貯貝器作為器物,在陳列展柜中,如果沒有一個限定的文化框架,我們站在不同的角度來看待歷史也是不同的,對待貯貝器,從不同的社會人群所觀看到滇國的景象是不同的。圖像表達的不一定是當時平民社會階層情景的真實寫照,可能是當時統治者想營造的一個氛圍,彰顯自己統治者的地位。因此,在對貯貝器進行解讀時,必須了解制圖者的內心,了解他們是如何對器物進行造型設計的,以及如何表達場景故事的演繹。

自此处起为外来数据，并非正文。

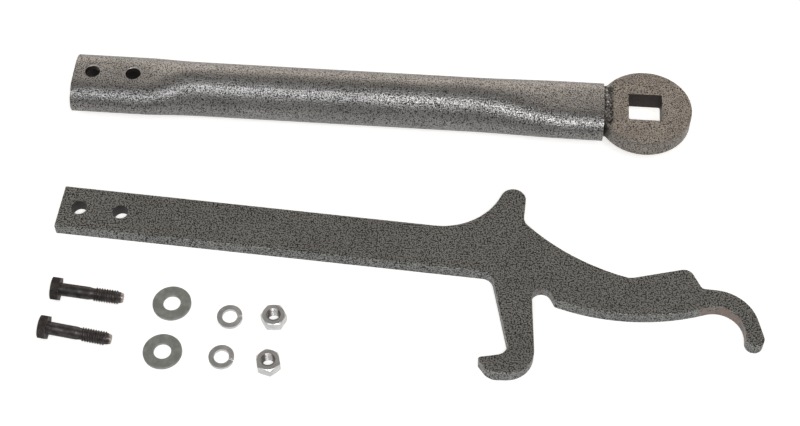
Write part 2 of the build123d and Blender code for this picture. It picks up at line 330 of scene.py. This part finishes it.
# Inside a round or square bore, given by its axis, half width and how square it is.
def makeBoreGroup():
    group, given, result = newGroup(
        "boreWall",
        [("Point", "NodeSocketVector", (0, 0, 0)), ("Axis", "NodeSocketVector", (0, 0, 1)),
         ("Half Width", "NodeSocketFloat", 0.004), ("Square", "NodeSocketFloat", 0.0)],
        [("Wall", "NodeSocketFloat")],
    )
    link = group.links.new
    place = group.nodes.new("ShaderNodeTexCoord").outputs["Object"]
    away = addNode(group, "ShaderNodeVectorMath", operation="SUBTRACT")
    link(place, away.inputs[0])
    link(given.outputs["Point"], away.inputs[1])
    along = addNode(group, "ShaderNodeVectorMath", operation="PROJECT")
    link(away.outputs["Vector"], along.inputs[0])
    link(given.outputs["Axis"], along.inputs[1])
    flat = addNode(group, "ShaderNodeVectorMath", operation="SUBTRACT")
    link(away.outputs["Vector"], flat.inputs[0])
    link(along.outputs["Vector"], flat.inputs[1])
    reach = addNode(group, "ShaderNodeVectorMath", operation="LENGTH")
    link(flat.outputs["Vector"], reach.inputs[0])
    sides = group.nodes.new("ShaderNodeSeparateXYZ")
    link(flat.outputs["Vector"], sides.inputs["Vector"])
    deep = addNode(group, "ShaderNodeCombineXYZ")
    link(sides.outputs["Y"], deep.inputs["X"])
    link(sides.outputs["Z"], deep.inputs["Y"])
    across = addNode(group, "ShaderNodeVectorMath", operation="LENGTH")
    link(deep.outputs["Vector"], across.inputs[0])
    sideways = addMath(group, "ABSOLUTE", sides.outputs["X"], 0.0)
    square = addMath(group, "MAXIMUM", sideways, across.outputs["Value"])
    blend = addNode(group, "ShaderNodeMix", data_type="FLOAT")
    link(given.outputs["Square"], blend.inputs["Factor"])
    link(reach.outputs["Value"], blend.inputs["A"])
    link(square, blend.inputs["B"])
    wide = addMath(group, "ADD", given.outputs["Half Width"], boreEdge["full"])
    limit = addMath(group, "ADD", given.outputs["Half Width"], boreEdge["gone"])
    wallShade = addMath(group, "SUBTRACT", 1.0, addRange(group, blend.outputs["Result"], wide, limit))
    link(wallShade, result.inputs["Wall"])
    return group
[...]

每一個時代的歷史,都會擁有自己的視覺文化,圖像如何作為歷史的證據,這個問題值得我們思考。圖像的制作者在創作作品時或許不會考慮圖像會被拿來作為歷史的論證,制作者考慮的只是自己當時想要傳達的信息。貯貝器作為一個立體圖像,在博物館的展廳內我們可以多方位多角度觀察并進行解讀,但是這種解讀是否是滇國景象真實的存在,我們只能通過文字再次論證或者通過其他歷史資料再次論證。
圖像用來論證歷史帶有的雙重性,這種情況下會要求我們在使用圖像論證時要具體問題具體分析。圖像無法直接進入我們的社會生活,所以在對貯貝器裝飾圖像和立體圖像解讀時,要帶入一個當時的歷史多元背景,根據史料記載的描述進行理解,不能完全依據圖像的解讀。貯貝器獨特的“圖像性”給研究滇國歷史帶來了更多的可能性,在文中也敘述了貯貝器與中原地區青銅器的不同,這是貯貝器體現的民族文化和地域特色,也是論證中華民族多元一體的重要器物。